The wiring layers 110 and the heat-generating resistor layer 122 are formed on the substrate 120 so as to produce a pair of electrode regions 130 there, and then a passivation layer 123 and an anti-cavitation layer 124 are formed thereon to cover the wiring layers 110 and the heat-generating resistor layer 122. The pair of electrode regions 131a are formed by the wiring layers 111, the pair of vias 140 and the heat-generating resistor layer 122. The wiring layers 110 and the wiring layers 111 are typically made of an aluminum compound such as Al—Si or Al—Cu.
Each of the wiring layers 110 has a tapered part in terms of thickness. More specifically, the paired wiring layers 110 have parts that are tapered in terms of thickness until they get to the respective ends thereof that face each other. The surfaces of the parts are inclined at the side of the pressure chamber 150. As far as this specification is concerned, these ends are referred to as wiring ends 110a, and the vias 140 are also referred to as the first electrodes, while the wiring ends 110a are also referred to as the second electrodes. The wiring ends 110a are typically formed by etching the wiring layers 110. In plan view of the recording element board 400, the pair of wiring ends 110a is located outside the pair of vias 140. The pair of electrode regions 131a and the pair of electrode regions 130 are electrically connected to the drive circuits 104. The vias 140 are typically made of a metal such as W, Al or Cu.
The wiring layers 111 are formed on the substrate 120 by way of the BPSG 121a. More specifically, the wiring layers 111 are formed by forming an Al—Si film by means of sputtering and then by being subjected to a lithography process or a dry etching process. Thus, the recording element board 400 of this embodiment has the above-described configuration.
Now, the manufacturing process of the recording element board 400 of this embodiment will be described below by referring to the related drawings.
Then, the interlayer insulation film 121b is formed by means of CVD (S110). More specifically, the substrate in which the wiring layers 110 have been buried in the inside of the interlayer insulation film 121b is now prepared by way of S100 and S110. Thereafter, the interlayer insulation film 121b is planarized by means of CMP (chemical mechanical polishing) (S120).
Then, a pattern to be used for the vias 140 is formed on the interlayer insulation film 121b by means of lithography and dry etching. More specifically, through holes that connect the surface of the planarized interlayer insulation film 121b and the surface of the wiring layers 111 are formed (S130).
Subsequently, a TiN film (a material of electrodes) is formed by sputtering and then a W (tungsten) film (another material of electrodes) is formed by CVD. Thereafter, the insides of the through holes are filled by the material of the vias (S140). The excessive W and the excessive TiN, if any, are removed by CMP and the surface of the interlayer insulation layer 121b is planarized.
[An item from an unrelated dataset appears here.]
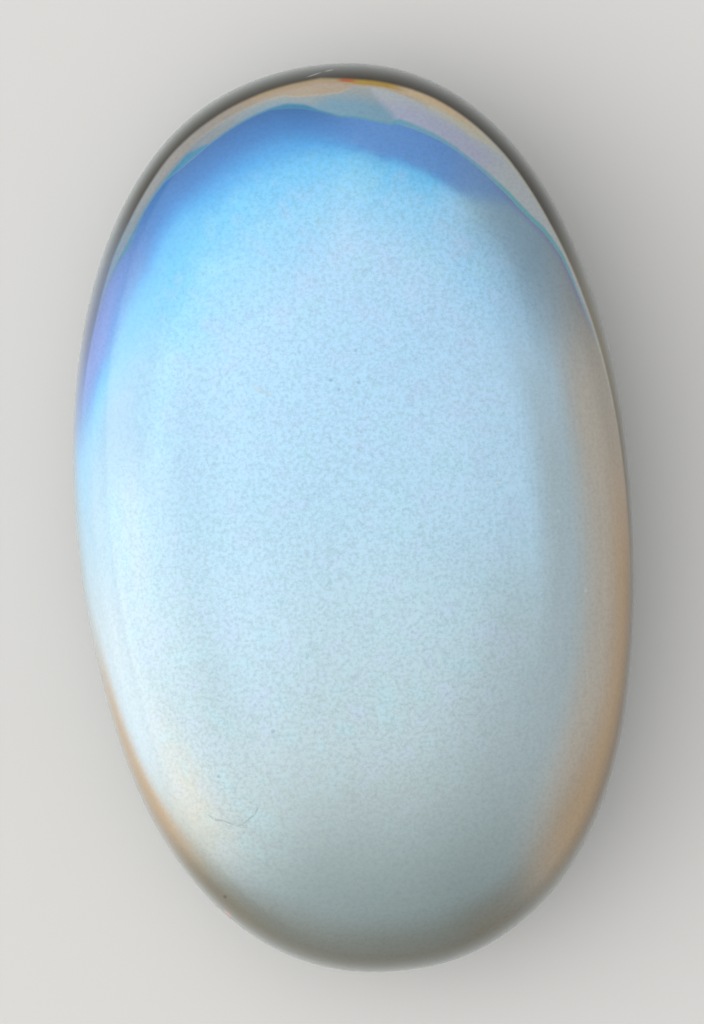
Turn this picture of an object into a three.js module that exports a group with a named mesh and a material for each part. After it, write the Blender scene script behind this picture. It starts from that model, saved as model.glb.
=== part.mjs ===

As a result, vias 140 that are filled with W are produced (S150).
Now, the process part that comes after the formation of the vias 140 of the manufacturing process of the recording element board 400 of this embodiment will be described below.
In this process part, the heat-generating resistor layer 122 is formed typically by means of TaSiN on the vias 140 that have been formed by the steps down to S150 (S160) and then a wiring layer 110 is formed thereon by using an Al—Cu film (S170). The wiring layers 110 and the heat-generating resistor layer 122 are collectively subjected to a patterning operation, using lithography and dry etching (S180).
Thereafter, the wiring layer 110 in the region of the heat-generating resistor element 103 is removed by etching the wiring layer 110 that has been formed by using an Al—Cu film to divide the wiring layer 100 into two separate wiring layers 110. At this time, the parts of the wiring layers 110 that are tapered toward the front ends thereof in terms of thickness are also formed (S190). In this embodiment, the tapered parts become so many electrode regions 130.
Subsequently, in this process, the passivation layer 123 that is made of an insulating material, which is a silicon compound such as SiN or SiC, is formed and then the anti-cavitation layer 124 that is typically made of Ta is formed thereon (S200). As the heat-generating resistor element 103 is covered by protection layers including the passivation layer 123 and the anti-cavitation layer 124, the insulation between the heat-generating resistor element 103 and the ink (or some other liquid, not shown) in the recording element board 400 and the anti-cavitation effect at the time of ink ejection are secured. The liquid to be used for the recording element board of this embodiment may not necessarily be ink.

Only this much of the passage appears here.